How do you get the rest of the corn out of the ground. Those roots really grab on.
Mike, I love watching your videos very informative. Mike I would like to get one of your farm hats.How can I get one?
How long does that 80,000 ton of silage last the dairy cows?
Viewed 8-7-21 12:17 PM from Illinois With this size operation I would use a Krone 1180 with Krone's 14 row header. More capacity machine rather running 8 row unit. Wagons would fill faster, more volume to the pile, more efficient operation.
The claas is better in Crops as i know from many german farmers they used both and now switched back to claas as the got many problems with krone. The Header's are both same sice 9 rows or about 10m. and the New Claas Jaguar 960 or 990 with tracs is also realy good in Green rey or gras silage
Do they cover those giant piles of silage with tarps after a period of drying?

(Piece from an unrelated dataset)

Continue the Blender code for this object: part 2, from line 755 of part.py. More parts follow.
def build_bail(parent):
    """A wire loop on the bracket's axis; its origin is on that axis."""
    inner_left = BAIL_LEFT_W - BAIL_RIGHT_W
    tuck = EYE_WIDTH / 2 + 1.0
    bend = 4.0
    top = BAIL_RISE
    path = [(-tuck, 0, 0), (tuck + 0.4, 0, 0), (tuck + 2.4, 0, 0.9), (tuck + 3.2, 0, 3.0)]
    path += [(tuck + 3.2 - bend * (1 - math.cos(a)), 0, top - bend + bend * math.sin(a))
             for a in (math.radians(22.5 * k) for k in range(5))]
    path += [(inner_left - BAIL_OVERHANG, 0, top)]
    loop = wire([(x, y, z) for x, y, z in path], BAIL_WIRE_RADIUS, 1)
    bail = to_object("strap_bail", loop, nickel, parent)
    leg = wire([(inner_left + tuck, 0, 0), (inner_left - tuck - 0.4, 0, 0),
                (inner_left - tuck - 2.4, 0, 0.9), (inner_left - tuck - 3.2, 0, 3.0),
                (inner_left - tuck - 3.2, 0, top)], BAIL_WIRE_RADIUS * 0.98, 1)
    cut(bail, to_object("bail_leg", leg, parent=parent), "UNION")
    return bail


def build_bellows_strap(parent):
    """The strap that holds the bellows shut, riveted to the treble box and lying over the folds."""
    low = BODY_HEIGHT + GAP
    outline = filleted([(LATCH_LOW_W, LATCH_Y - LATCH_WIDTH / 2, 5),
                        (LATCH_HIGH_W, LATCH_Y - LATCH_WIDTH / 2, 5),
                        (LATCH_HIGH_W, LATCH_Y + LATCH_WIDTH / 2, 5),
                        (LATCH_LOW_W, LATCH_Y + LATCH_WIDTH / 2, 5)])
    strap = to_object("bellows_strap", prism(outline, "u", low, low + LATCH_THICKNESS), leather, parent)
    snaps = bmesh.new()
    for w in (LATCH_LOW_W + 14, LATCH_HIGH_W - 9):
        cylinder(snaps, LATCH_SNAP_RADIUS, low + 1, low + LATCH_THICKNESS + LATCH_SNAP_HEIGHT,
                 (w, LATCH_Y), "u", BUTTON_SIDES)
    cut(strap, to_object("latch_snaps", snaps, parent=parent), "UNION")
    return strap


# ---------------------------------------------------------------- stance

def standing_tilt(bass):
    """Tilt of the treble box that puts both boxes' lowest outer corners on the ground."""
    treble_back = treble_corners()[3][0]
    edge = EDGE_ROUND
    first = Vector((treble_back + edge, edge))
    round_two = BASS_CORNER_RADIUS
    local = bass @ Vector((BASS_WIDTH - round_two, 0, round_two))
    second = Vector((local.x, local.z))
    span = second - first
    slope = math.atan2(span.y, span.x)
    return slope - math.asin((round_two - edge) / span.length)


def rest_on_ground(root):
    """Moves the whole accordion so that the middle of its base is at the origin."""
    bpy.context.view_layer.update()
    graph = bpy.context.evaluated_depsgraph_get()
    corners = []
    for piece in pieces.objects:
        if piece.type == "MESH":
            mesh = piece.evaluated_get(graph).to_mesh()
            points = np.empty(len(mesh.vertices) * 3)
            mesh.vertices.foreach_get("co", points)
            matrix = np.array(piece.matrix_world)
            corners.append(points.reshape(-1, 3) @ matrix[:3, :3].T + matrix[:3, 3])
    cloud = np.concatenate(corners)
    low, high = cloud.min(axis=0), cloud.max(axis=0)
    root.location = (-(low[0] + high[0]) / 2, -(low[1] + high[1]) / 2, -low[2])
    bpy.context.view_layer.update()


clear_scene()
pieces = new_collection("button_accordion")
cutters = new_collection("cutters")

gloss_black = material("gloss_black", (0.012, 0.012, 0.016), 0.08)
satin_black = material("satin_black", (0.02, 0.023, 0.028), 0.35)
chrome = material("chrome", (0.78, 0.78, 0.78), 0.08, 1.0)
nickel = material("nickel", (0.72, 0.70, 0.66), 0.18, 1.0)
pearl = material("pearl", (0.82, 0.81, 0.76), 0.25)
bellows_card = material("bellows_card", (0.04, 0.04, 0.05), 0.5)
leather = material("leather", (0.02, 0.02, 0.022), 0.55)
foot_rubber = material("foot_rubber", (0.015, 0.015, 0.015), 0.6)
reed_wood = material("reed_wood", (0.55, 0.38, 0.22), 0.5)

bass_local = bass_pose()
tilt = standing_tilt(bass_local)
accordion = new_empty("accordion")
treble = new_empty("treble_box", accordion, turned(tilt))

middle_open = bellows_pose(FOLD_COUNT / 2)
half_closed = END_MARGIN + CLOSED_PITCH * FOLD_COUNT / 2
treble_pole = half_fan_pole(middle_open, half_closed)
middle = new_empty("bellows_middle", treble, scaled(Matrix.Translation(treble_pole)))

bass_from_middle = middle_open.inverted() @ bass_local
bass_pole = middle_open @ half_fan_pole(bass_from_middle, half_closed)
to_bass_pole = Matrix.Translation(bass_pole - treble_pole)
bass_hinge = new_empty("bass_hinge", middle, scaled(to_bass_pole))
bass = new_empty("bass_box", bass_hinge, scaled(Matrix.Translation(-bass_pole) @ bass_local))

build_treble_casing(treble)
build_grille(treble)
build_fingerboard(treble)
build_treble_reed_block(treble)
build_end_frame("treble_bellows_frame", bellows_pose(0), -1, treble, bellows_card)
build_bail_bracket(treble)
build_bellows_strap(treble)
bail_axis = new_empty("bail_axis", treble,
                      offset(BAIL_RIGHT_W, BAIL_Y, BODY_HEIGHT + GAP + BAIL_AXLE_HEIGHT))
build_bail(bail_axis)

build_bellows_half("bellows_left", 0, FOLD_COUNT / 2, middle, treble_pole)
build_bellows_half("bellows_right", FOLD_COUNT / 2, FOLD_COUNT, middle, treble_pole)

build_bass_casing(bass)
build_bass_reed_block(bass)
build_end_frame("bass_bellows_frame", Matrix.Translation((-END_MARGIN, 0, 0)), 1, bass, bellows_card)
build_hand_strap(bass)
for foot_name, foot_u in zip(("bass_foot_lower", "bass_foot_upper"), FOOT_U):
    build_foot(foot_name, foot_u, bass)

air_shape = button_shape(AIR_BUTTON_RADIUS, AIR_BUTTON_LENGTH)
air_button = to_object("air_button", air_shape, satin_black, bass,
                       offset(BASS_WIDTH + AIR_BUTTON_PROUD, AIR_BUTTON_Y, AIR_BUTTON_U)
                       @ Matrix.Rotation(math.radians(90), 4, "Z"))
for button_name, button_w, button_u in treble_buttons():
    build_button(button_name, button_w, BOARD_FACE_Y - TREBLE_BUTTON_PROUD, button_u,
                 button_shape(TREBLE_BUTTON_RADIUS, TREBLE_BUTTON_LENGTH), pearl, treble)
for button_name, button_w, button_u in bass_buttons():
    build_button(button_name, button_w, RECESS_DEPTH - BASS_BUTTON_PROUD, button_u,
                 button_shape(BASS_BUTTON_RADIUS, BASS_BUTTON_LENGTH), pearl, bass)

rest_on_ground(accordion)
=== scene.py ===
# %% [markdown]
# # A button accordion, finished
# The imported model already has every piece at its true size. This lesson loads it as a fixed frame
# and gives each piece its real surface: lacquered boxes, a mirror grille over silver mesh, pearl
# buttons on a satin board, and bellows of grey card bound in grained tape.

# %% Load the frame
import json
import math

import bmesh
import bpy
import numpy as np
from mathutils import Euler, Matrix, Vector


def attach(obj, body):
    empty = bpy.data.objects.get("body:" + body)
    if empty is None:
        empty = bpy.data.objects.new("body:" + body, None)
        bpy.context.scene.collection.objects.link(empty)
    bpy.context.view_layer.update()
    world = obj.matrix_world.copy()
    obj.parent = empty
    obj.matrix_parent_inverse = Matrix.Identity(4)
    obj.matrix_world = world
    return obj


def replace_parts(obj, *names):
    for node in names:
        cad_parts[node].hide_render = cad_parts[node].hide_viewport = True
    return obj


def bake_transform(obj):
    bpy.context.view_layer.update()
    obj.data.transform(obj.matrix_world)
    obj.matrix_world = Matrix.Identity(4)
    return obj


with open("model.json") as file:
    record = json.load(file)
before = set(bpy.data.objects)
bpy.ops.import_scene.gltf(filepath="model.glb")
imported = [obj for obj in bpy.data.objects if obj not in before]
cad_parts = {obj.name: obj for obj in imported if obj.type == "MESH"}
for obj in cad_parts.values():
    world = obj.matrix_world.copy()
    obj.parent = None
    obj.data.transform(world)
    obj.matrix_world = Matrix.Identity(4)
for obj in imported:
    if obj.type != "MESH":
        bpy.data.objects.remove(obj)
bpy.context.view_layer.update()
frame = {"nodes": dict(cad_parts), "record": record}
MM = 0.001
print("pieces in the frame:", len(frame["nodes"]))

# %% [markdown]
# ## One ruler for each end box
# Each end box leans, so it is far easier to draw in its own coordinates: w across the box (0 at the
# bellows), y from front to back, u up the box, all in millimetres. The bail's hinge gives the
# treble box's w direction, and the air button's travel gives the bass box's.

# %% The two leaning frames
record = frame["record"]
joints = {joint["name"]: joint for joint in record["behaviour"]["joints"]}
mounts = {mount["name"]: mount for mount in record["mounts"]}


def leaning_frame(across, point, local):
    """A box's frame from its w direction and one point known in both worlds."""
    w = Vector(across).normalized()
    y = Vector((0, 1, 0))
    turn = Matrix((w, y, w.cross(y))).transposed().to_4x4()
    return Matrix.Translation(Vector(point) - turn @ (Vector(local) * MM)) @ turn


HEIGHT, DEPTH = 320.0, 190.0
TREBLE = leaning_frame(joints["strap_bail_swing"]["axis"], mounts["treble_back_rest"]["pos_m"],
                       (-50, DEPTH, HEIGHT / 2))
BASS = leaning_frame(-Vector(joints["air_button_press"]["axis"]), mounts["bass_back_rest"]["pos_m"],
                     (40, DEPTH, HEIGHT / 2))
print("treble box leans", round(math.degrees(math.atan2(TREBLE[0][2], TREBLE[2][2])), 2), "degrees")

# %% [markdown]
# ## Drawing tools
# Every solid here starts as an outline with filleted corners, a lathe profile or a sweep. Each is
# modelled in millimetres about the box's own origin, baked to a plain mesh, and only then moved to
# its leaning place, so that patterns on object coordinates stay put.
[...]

What fertilizers do you put on the soil for wheat, corn, barley? can you give me information? We are farmers, but we can't get that much yield.
Local AG university should have a program to help you out guessing you had detailed soil survey.
I love the farming simulator games because of this reason I'll never probably get a chance to operate any of this equipment so that is as close as I will ever get but I always wondered why corn for silage? I mean is it a special breed of corn or just generic corn.
Greensburg is only about a hour and half south of me. I didn't realize there was a mega dairy farm down there. I've always found Dairy farming interesting, and always wish we would have had a dairy farm, instead of hogs on the farm. I loved raising hogs and had raised hogs my entire life up until about 16 or 17 yrs ago, when I finally got out, but I've always been interested in dairy farming. I wouldn't want to a dairy farm like that, as I'm not a fan of mega livestock operations, or confinement operations for that matter.
How hard is it to drive that combine and steer that chute?
This is the only chopper operator I've seen yet on youtube who puts the deflector up when someone's cab is coming under the spout. I don't know why more people don't do it. If not for the obvious safety reason then at least to keep equipment clean.